All that said, the supervisors' actions may be comprehensible, even if indefensible. Child deaths from abuse and neglect are fraught with emotion and can result in sensational headlines, in newspapers like this one, to which supervisors feel compelled to respond. One more study of fatalities, such as the state audit demanded after the killing of Seth Ireland, steeps policymakers in a swamp of exceptional failures and worst cases. It makes it easy to forget that data show overwhelmingly that outcomes are better for children who stay in their homes — even with families struggling with poverty, even in neighborhoods with inadequate schools — than for those removed by well-meaning or backside-covering county agencies. It makes it easy to forget that the county's most effective and most economical response to children in trouble is to help their families with resources and programs to cope with their challenges.

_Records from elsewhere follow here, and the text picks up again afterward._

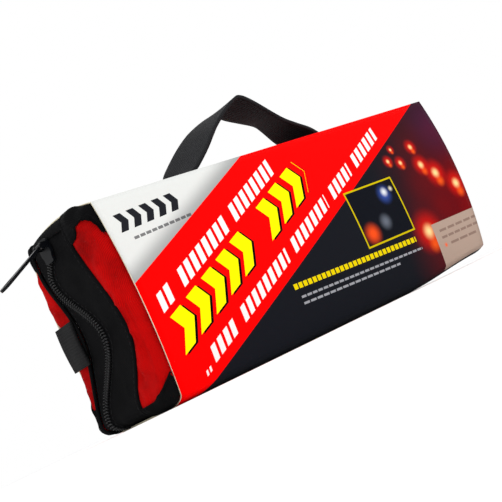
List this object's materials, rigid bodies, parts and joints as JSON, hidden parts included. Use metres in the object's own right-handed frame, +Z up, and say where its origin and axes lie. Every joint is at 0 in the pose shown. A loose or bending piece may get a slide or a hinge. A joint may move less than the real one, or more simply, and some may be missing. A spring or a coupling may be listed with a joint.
{
  "type": "road flare kit",
  "caption": "Zipped fabric bag of road flares in a puffed card sleeve, with a webbing carrying loop, a sliding zip pull and a sleeve that slides off.",
  "frame": {"origin": "centre of the flat strip on the sleeve's underside", "axes": "+X along the kit away from the slider's end, +Z up to the handle, the printed face looks along -Y"},
  "size_m": [0.2415, 0.0638, 0.1151],
  "materials": {
    "printed_card": "satin printed card, puffed panels",
    "red_fabric": "fine diagonal weave, slightly creased",
    "black_binding": "matt edge binding",
    "zip_tape": "matt knitted tape",
    "black_webbing": "ribbed flat webbing",
    "zip_coil": "moulded coil",
    "dark_metal": "glossy dark enamel",
    "flare_paper": "waxed kraft paper",
    "flare_fill": "pressed powder",
    "flare_plug": "dull clay",
    "flare_igniter": "dull",
    "flare_cap": "satin",
    "flare_striker": "fine abrasive coating"
  },
  "bodies": {
    "bag": {"front_shell": "red_fabric", "back_shell": "red_fabric", "front_binding": "black_binding", "back_binding": "black_binding", "front_tape": "zip_tape", "back_tape": "zip_tape", "zip_chain": "zip_coil", "top_stop": "dark_metal", "bottom_stop": "dark_metal", "top_spine": "zip_tape", "grab_tab": "black_webbing", "handle_foot_left": "black_webbing", "handle_foot_right": "black_webbing", "handle_loop": "black_webbing", "flare_1_casing": "flare_paper", "flare_1_composition": "flare_fill", "flare_1_plug": "flare_plug", "flare_1_igniter": "flare_igniter", "flare_1_cap": "flare_cap", "flare_1_striker": "flare_striker", "flare_2_casing": "flare_paper", "flare_2_composition": "flare_fill", "flare_2_plug": "flare_plug", "flare_2_igniter": "flare_igniter", "flare_2_cap": "flare_cap", "flare_2_striker": "flare_striker", "flare_3_casing": "flare_paper", "flare_3_composition": "flare_fill", "flare_3_plug": "flare_plug", "flare_3_igniter": "flare_igniter", "flare_3_cap": "flare_cap", "flare_3_striker": "flare_striker", "flare_4_casing": "flare_paper", "flare_4_composition": "flare_fill", "flare_4_plug": "flare_plug", "flare_4_igniter": "flare_igniter", "flare_4_cap": "flare_cap", "flare_4_striker": "flare_striker", "flare_5_casing": "flare_paper", "flare_5_composition": "flare_fill", "flare_5_plug": "flare_plug", "flare_5_igniter": "flare_igniter", "flare_5_cap": "flare_cap", "flare_5_striker": "flare_striker", "flare_6_casing": "flare_paper", "flare_6_composition": "flare_fill", "flare_6_plug": "flare_plug", "flare_6_igniter": "flare_igniter", "flare_6_cap": "flare_cap", "flare_6_striker": "flare_striker"},
    "sleeve": {"card_sleeve": "printed_card"},
    "slider": {"slider": "dark_metal"},
    "pull": {"pull_tab": "dark_metal"}
  },
  "joints": [
    {"name": "sleeve_slide", "type": "slide", "parent": "bag", "child": "sleeve", "axis": [-1, 0, 0], "range_m": [0, 0.25]},
    {"name": "slider_run", "type": "slide", "parent": "bag", "child": "slider", "axis": [0, -0.2525, -0.9676], "range_m": [0, 0.04237]},
    {"name": "pull_swing", "type": "hinge", "parent": "slider", "child": "pull", "pos_m": [-0.1106, 0.0055, 0.0802], "axis": [0, 1, 0], "range_deg": [-60, 80]}
  ]
}
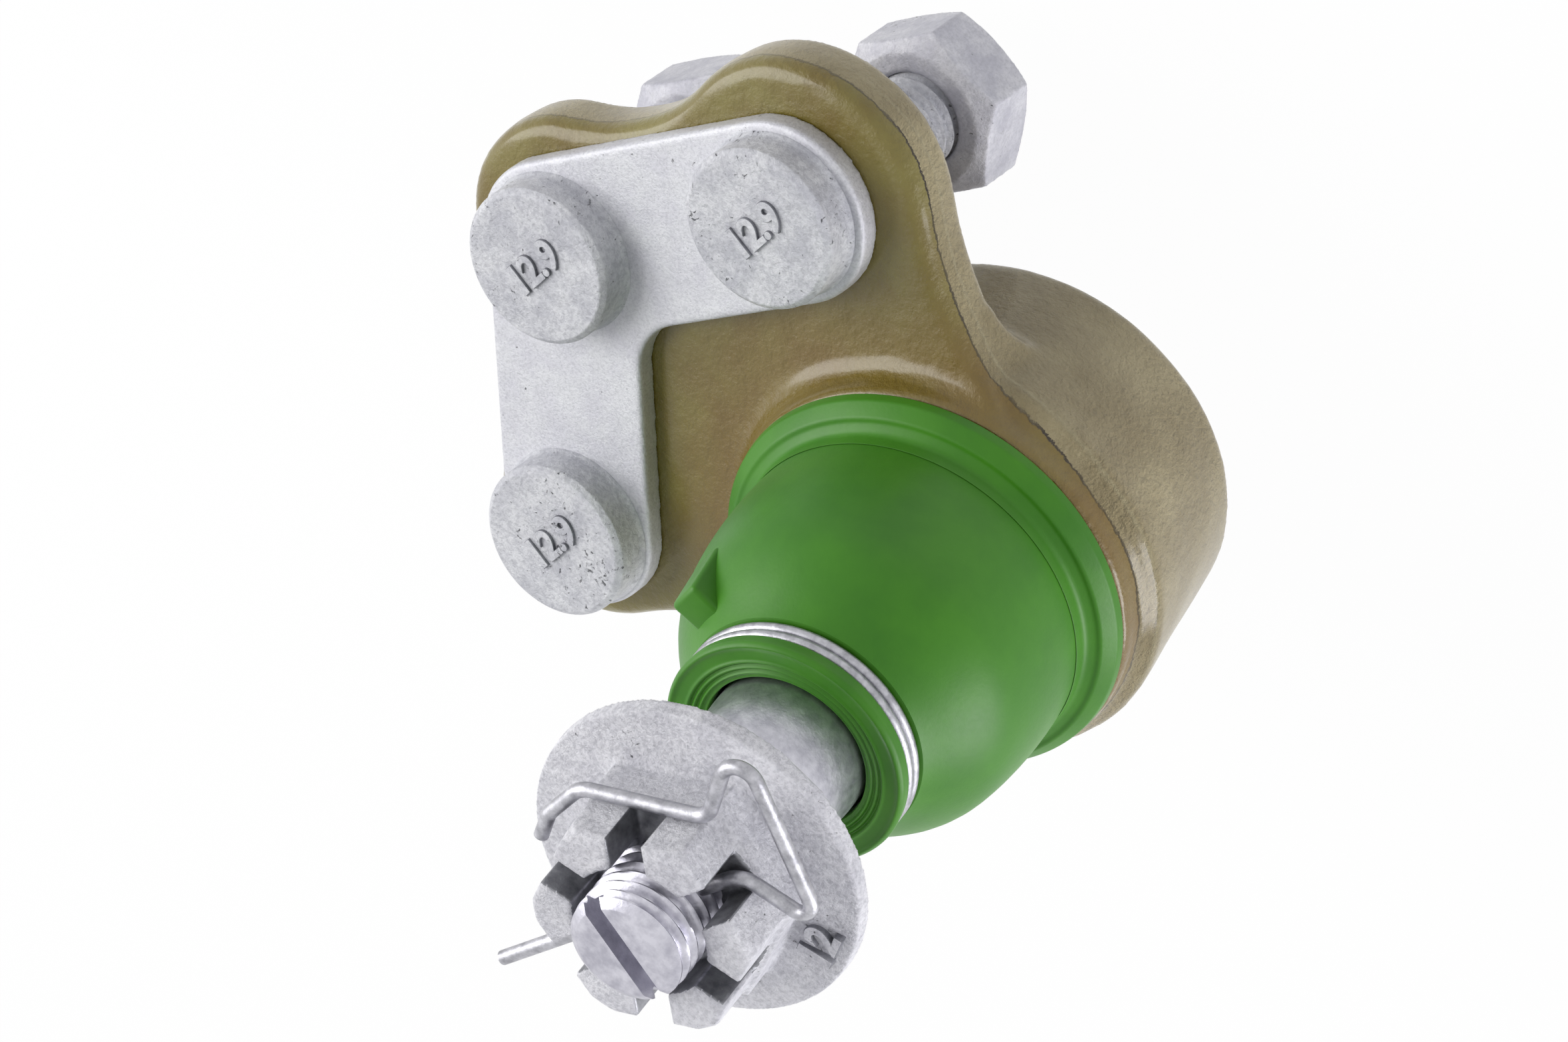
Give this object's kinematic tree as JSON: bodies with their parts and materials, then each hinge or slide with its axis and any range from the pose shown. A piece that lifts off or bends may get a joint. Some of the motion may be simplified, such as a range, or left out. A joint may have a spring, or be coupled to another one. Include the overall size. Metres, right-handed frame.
{
  "type": "suspension ball joint",
  "caption": "Suspension ball joint: bolt-on flanged housing, tapered ball stud with castellated lock nut and spring pin, and a rubber dust boot.",
  "frame": {"origin": "centre of the ball", "axes": "+Z along the stud towards its nut, +X from the ball towards the bolted side of the flange, +Y completes a right-handed frame"},
  "size_m": [0.0851, 0.078, 0.1041],
  "materials": {
    "paint": "gloss",
    "zinc": "satin",
    "stud_steel": "satin",
    "spring_steel": "satin",
    "bare_steel": "satin",
    "boot_rubber": "matte",
    "seat_plastic": "matte"
  },
  "bodies": {
    "socket": {"housing": "paint", "bearing_seat": "seat_plastic", "preload_spring": "spring_steel", "end_cap": "bare_steel", "boot_insert": "bare_steel", "retainer_plate": "zinc", "bolt_corner": "zinc", "bolt_near": "zinc", "bolt_far": "zinc", "nut_corner": "zinc", "nut_near": "zinc", "nut_far": "zinc"},
    "boot_middle": {"dust_boot": "boot_rubber"},
    "boot_end": {"boot_ring": "spring_steel"},
    "stud": {"ball_stud": "stud_steel", "castle_nut": "zinc", "lock_pin": "spring_steel"}
  },
  "joints": [
    {"name": "swing_x", "type": "hinge", "parent": "socket", "child": "boot_middle", "pos_m": [0, 0, 0], "axis": [1, 0, 0], "range_deg": [-20, 20], "deforming": ["dust_boot"]},
    {"name": "swing_y", "type": "hinge", "parent": "boot_middle", "child": "boot_end", "pos_m": [0, 0, 0], "axis": [0, 1, 0], "range_deg": [-20, 20]},
    {"name": "stud_spin", "type": "hinge", "parent": "boot_end", "child": "stud", "pos_m": [0, 0, 0], "axis": [0, 0, 1], "continuous": true}
  ]
}
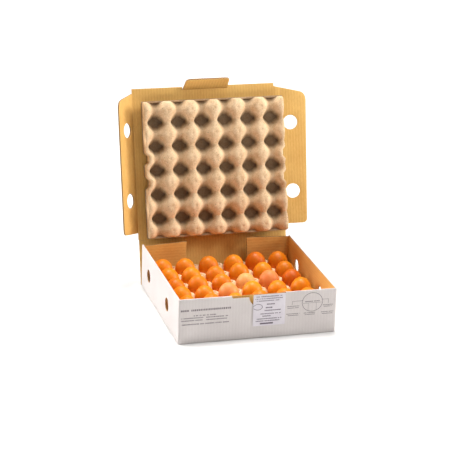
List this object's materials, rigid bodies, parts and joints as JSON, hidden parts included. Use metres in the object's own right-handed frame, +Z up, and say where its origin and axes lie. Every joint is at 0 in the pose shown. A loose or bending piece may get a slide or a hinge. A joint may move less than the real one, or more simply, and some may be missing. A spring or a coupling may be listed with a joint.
{
  "type": "egg box",
  "caption": "Corrugated cardboard egg box with its hinged lid standing open, brown eggs on a pulp tray in the base and an empty pulp tray in the lid.",
  "frame": {"origin": "middle of the base's underside", "axes": "+X to the right, -Y towards the front wall with the seal, +Z up; the lid's crease runs along X at the back"},
  "size_m": [0.4083, 0.4196, 0.4104],
  "materials": {
    "white_board": "matte",
    "kraft_board": "matte",
    "pulp": "matte",
    "eggshell": "satin",
    "eggshell_pale": "satin",
    "seal_paper": "satin"
  },
  "bodies": {
    "base": {"box_base": "white_board", "front_seal": "seal_paper", "tray_lower": "pulp", "egg_r1c1": "eggshell", "egg_r1c2": "eggshell", "egg_r1c3": "eggshell", "egg_r1c4": "eggshell", "egg_r1c5": "eggshell", "egg_r1c6": "eggshell", "egg_r2c1": "eggshell", "egg_r2c2": "eggshell", "egg_r2c3": "eggshell", "egg_r2c4": "eggshell", "egg_r2c5": "eggshell", "egg_r2c6": "eggshell", "egg_r3c1": "eggshell", "egg_r3c2": "eggshell", "egg_r3c3": "eggshell", "egg_r3c4": "eggshell_pale", "egg_r3c5": "eggshell", "egg_r3c6": "eggshell", "egg_r4c1": "eggshell", "egg_r4c2": "eggshell", "egg_r4c3": "eggshell_pale", "egg_r4c4": "eggshell", "egg_r4c5": "eggshell", "egg_r4c6": "eggshell", "egg_r5c1": "eggshell", "egg_r5c2": "eggshell", "egg_r5c3": "eggshell", "egg_r5c4": "eggshell", "egg_r5c5": "eggshell", "egg_r5c6": "eggshell"},
    "back_wall": {"back_wall": "kraft_board"},
    "lid": {"lid_panel": "kraft_board", "tray_upper": "pulp"},
    "lid_tab": {"lid_tab": "kraft_board"},
    "lid_flap_left": {"lid_flap_left": "kraft_board"},
    "lid_flap_right": {"lid_flap_right": "kraft_board"}
  },
  "joints": [
    {"name": "back_wall_fold", "type": "hinge", "parent": "base", "child": "back_wall", "pos_m": [0, 0.156, 0.0005], "axis": [1, 0, 0], "range_deg": [-2, 15.6]},
    {"name": "lid_fold", "type": "hinge", "parent": "back_wall", "child": "lid", "pos_m": [0, 0.17746, 0.08909], "axis": [1, 0, 0], "range_deg": [-10, 90]},
    {"name": "lid_tab_fold", "type": "hinge", "parent": "lid", "child": "lid_tab", "pos_m": [0, 0.25843, 0.38107], "axis": [1, 0, 0], "range_deg": [-4.5, 39.1]},
    {"name": "lid_flap_left_fold", "type": "hinge", "parent": "lid", "child": "lid_flap_left", "pos_m": [-0.158, 0.17746, 0.08909], "axis": [0, 0.2672, 0.9636], "range_deg": [-50, 40]},
    {"name": "lid_flap_right_fold", "type": "hinge", "parent": "lid", "child": "lid_flap_right", "pos_m": [0.1576, 0.17746, 0.08909], "axis": [0, -0.2672, -0.9636], "range_deg": [-4.5, 85.5]}
  ],
  "couplings": [
    {"joint": "back_wall_fold", "follows": "lid_fold", "ratio": 0.17222},
    {"joint": "lid_tab_fold", "follows": "lid_fold", "ratio": 0.43333}
  ]
}
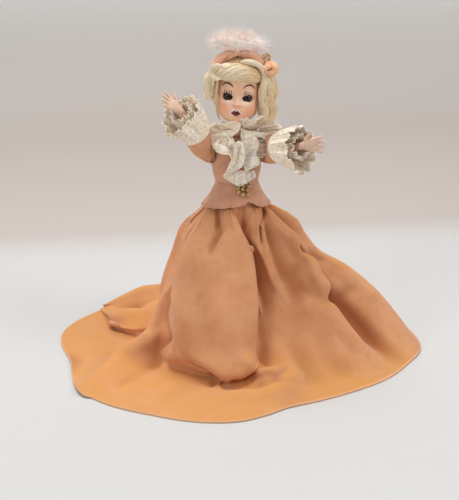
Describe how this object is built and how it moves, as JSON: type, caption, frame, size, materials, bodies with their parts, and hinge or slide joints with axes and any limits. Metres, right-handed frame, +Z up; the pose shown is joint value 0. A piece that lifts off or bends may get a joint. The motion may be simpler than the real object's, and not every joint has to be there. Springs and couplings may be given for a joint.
{
  "type": "topsy turvy doll",
  "caption": "Two half dolls joined at the waist, one upright in bodice, lace and hat, the other head down under the long shared skirt.",
  "frame": {"origin": "on the floor under the dolls' axis, at the flat crown of the lower doll's wig", "axes": "+Z up along the dolls' axis, -Y the way both dolls face, +X to the upper doll's left"},
  "size_m": [0.223, 0.2011, 0.1969],
  "materials": {
    "wood": "plain turned wood",
    "plastic": "flesh-coloured hard plastic, satin",
    "eye": "polished dark brown",
    "weight": "dull grey metal",
    "mohair": "pale blond mohair",
    "elastic": "covered elastic cord",
    "wire": "bent steel wire",
    "pink_felt": "dusty pink felt",
    "peach_cloth": "peach brushed cotton",
    "lining_cloth": "plain peach cotton",
    "lace": "cream lace",
    "gold_bead": "gold pearl",
    "feather": "pale pink marabou"
  },
  "bodies": {
    "body_and_skirt": {"waist_plug": "wood", "upper_torso": "plastic", "upper_bodice": "pink_felt", "upper_arm_elastic": "elastic", "upper_neck_hook": "wire", "lower_torso": "plastic", "lower_bodice": "lining_cloth", "lower_arm_elastic": "elastic", "lower_neck_hook": "wire", "lace_collar": "lace", "lace_jabot": "lace", "peplum": "pink_felt", "bead_cluster": "gold_bead", "skirt": "peach_cloth", "skirt_lining": "lining_cloth"},
    "upper_head": {"upper_head": "plastic", "upper_wig": "mohair", "hat_band": "pink_felt", "hat_side_roll": "pink_felt", "hat_beads": "gold_bead", "feather_tuft": "feather"},
    "upper_eyes": {"upper_right_eyeball": "eye", "upper_left_eyeball": "eye", "upper_eye_rocker": "weight"},
    "upper_right_arm": {"upper_right_arm": "plastic", "upper_right_sleeve": "peach_cloth", "upper_right_lace_cuff": "lace"},
    "upper_left_arm": {"upper_left_arm": "plastic", "upper_left_sleeve": "peach_cloth", "upper_left_lace_cuff": "lace"},
    "lower_head": {"lower_head": "plastic", "lower_wig": "mohair"},
    "lower_eyes": {"lower_right_eyeball": "eye", "lower_left_eyeball": "eye", "lower_eye_rocker": "weight"},
    "lower_right_arm": {"lower_right_arm": "plastic", "lower_right_sleeve": "peach_cloth"},
    "lower_left_arm": {"lower_left_arm": "plastic", "lower_left_sleeve": "peach_cloth"}
  },
  "joints": [
    {"name": "upper_head_turn", "type": "hinge", "parent": "body_and_skirt", "child": "upper_head", "pos_m": [-0.0015, 0, 0.1395], "axis": [0.0872, 0, 0.9962], "range_deg": [-25, 25]},
    {"name": "upper_eyes_close", "type": "hinge", "parent": "upper_head", "child": "upper_eyes", "pos_m": [-0.00127, -0.00945, 0.16126], "axis": [0.9811, -0.1737, -0.0858], "range_deg": [0, 50]},
    {"name": "upper_right_arm_swing", "type": "hinge", "parent": "body_and_skirt", "child": "upper_right_arm", "pos_m": [-0.01579, 0, 0.128], "axis": [1, 0, 0], "range_deg": [-12, 100]},
    {"name": "upper_left_arm_swing", "type": "hinge", "parent": "body_and_skirt", "child": "upper_left_arm", "pos_m": [0.01381, 0, 0.128], "axis": [1, 0, 0], "range_deg": [-15, 60]},
    {"name": "lower_head_turn", "type": "hinge", "parent": "body_and_skirt", "child": "lower_head", "pos_m": [0, 0, 0.0435], "axis": [0, 0, -1], "range_deg": [-30, 30]},
    {"name": "lower_eyes_open", "type": "hinge", "parent": "lower_head", "child": "lower_eyes", "pos_m": [0, -0.0096, 0.0218], "axis": [1, 0, 0], "range_deg": [0, 50]},
    {"name": "lower_right_arm_swing", "type": "hinge", "parent": "body_and_skirt", "child": "lower_right_arm", "pos_m": [0.0148, 0, 0.055], "axis": [-1, 0, 0], "range_deg": [-8, 8]},
    {"name": "lower_left_arm_swing", "type": "hinge", "parent": "body_and_skirt", "child": "lower_left_arm", "pos_m": [-0.0148, 0, 0.055], "axis": [-1, 0, 0], "range_deg": [-8, 8]}
  ]
}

Some supervisors may fear the release of files on child deaths because they sincerely believe such information will increase pressure from the public or state officials to traumatize more children by removing them unnecessarily from their homes. Other supervisors may believe the files could show the opposite — that social workers were insufficiently aggressive in identifying the few truly abusive households and failed to remove endangered children for fear of bucking county policy.

In either case, the county is not helped — children and their families are not helped — by secrecy and intransigence. The supervisors owe the people they serve, to drop their claim of privilege and to bring some sunshine into the dark corners of county government.